Contracts for Differences (CFDs) are very popular among traders and for good reasons. With the help of CFDs, it is easy to get exposure to a wide range of underlying assets and instruments, without actually owning them. You can even profit from index movements. 

Another benefit of CFDs is that they nulify the need for short-selling. If you think the price of an asset is going down, simply select the right type of CFD. Not having to deal with risky, and pricey, short-selling is a huge benefit for traders who wish to be active even when prices are going down.  

CFDs are also used for hedging. You simply open a position that will become profitable if another of your positions incur a loss. A person who purchases shares in Company A can hedge by opening a CFD that will be profitable if the price of Company A shares goes drops below a certain point. 

Since no assets are changing hands during CFD trading, they broker fees tend to be very small. Some brokers do not even charge a fee; they make money on the spread instead. Always take the whole situation into account when you select which broker to use. There are a lot of CFD brokers available online, so there is no reason to stay with one that isn´t suitable for you. Open a CFD account with a broker that features the services and cfds that you want to have access to. 

The two prices 

CFD prices are quoted in two prices: 

- Buy price (also known as offer price)
- Sell price (also known as bid price) 

The sell price/bid price is the price at which you open a short CFD, while the buy price/offer price is the price at which you open a long CFD.

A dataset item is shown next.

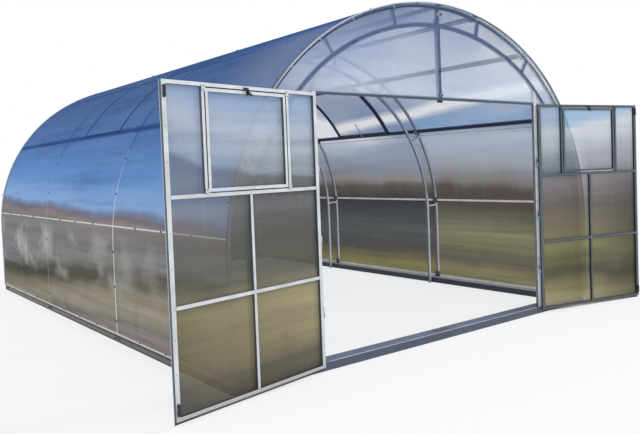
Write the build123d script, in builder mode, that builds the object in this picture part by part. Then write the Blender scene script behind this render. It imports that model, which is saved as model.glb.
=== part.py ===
"""Polycarbonate greenhouse: a tunnel with double tube arches, bent sheets and two front doors.

X runs across the front, Y from the front wall to the back wall, and Z up from the ground.
The origin is on the underside of the base, under the middle of the doorway and level with the
front face of the tube frame.
"""
from build123d import *
from math import asin, cos, radians, sin, sqrt
import os

os.makedirs("parts", exist_ok=True)

# Overall size
width = 4000
bay = 2000
bay_count = 3
wall_height = 793
haunch_radius = 1825
crown_angle = 28.8

# Base of folded sheet steel
base_height = 60
base_width = 130
base_wall = 3
base_lip = 20

# Steel tube of the house
tube = 25
purlin_width = 20
arch_spacing = 152
web_width = 20
web_offset = 58

# Lengthwise tubes, by their distance down the roof from the ridge, or their height over the base
crown_run = 450
upper_run = 1184
haunch_run = 2005
rail_height = 945

# Sheets and their edge strips
sheet = 4
seat_gap = 0.3
sheet_inset = 1
cover_overhang = 40
strip_wall = 3
strip_width = 22

# Connector plates at the crossings
plate_length = 60
plate_reach = 24
plate_thickness = 4
plate_gap = 0.3

# Doorway
opening_width = 2510
lintel_drop = 113
jamb_width = 40
king_width = 40
king_top_width = 20
fish_plate = 3
fish_length = 120
stop_width = 60
stop_drop = 22
stop_thickness = 6
stop_setback = 2
gable_lap = 9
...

The sell price is usually slightly lower than current market price, and the buy price is usually slightly higher than the current market price. 

The difference between the two prices are known as the spread. Quite a few CFD brokers money from the spread instead of charging the traders fees to open and close CFDs. To put it in other terms, the cost is covered in the spread, as the buy and sell prices are adjusted to absorb the cost of trading. 

CFD trade sizes

Many brokers and platforms use a model where CFDs are traded in standardised contracts known as lots. The size of an individual contract will vary depending on the underlying asset or instrument. 

Example: If you want to gain exposure to the silver price using a CFD, you are likely to find a CFD based on 5,000 troy ounces of silver. That is because 5,000 troy ounces is how silver is traded on the commodity market. 

With many brokers and platforms, CFD trading is (in this regard) fairly similar to trading directly in the underlying. If you want to get exposure to 500 shares of Apple, you buy a 500 Apple CFD. This is quite different from how it works with derivatives (e.g. stock options) where calculating exposure is a bit more complex than for standard CFD trading.  

CFD duration

A typical CFD will not have any fixed expiry time, but using CFD:s for long-term investments is not common. If you do not close your CFD before the trading day is over, you will have to pay an overnight funding charge. Leverage will add to the cost. The overnight funding charge is calculated based on the total value of the position and any leverage used. 

Calculating profit/loss 

How to calculate the profit or loss of a CFD trade? Take the total number of contracts (deal size) and multiply it by the value of each contract (per point of movement), then multiply the result by the difference in points between the opening-price and the closing-price.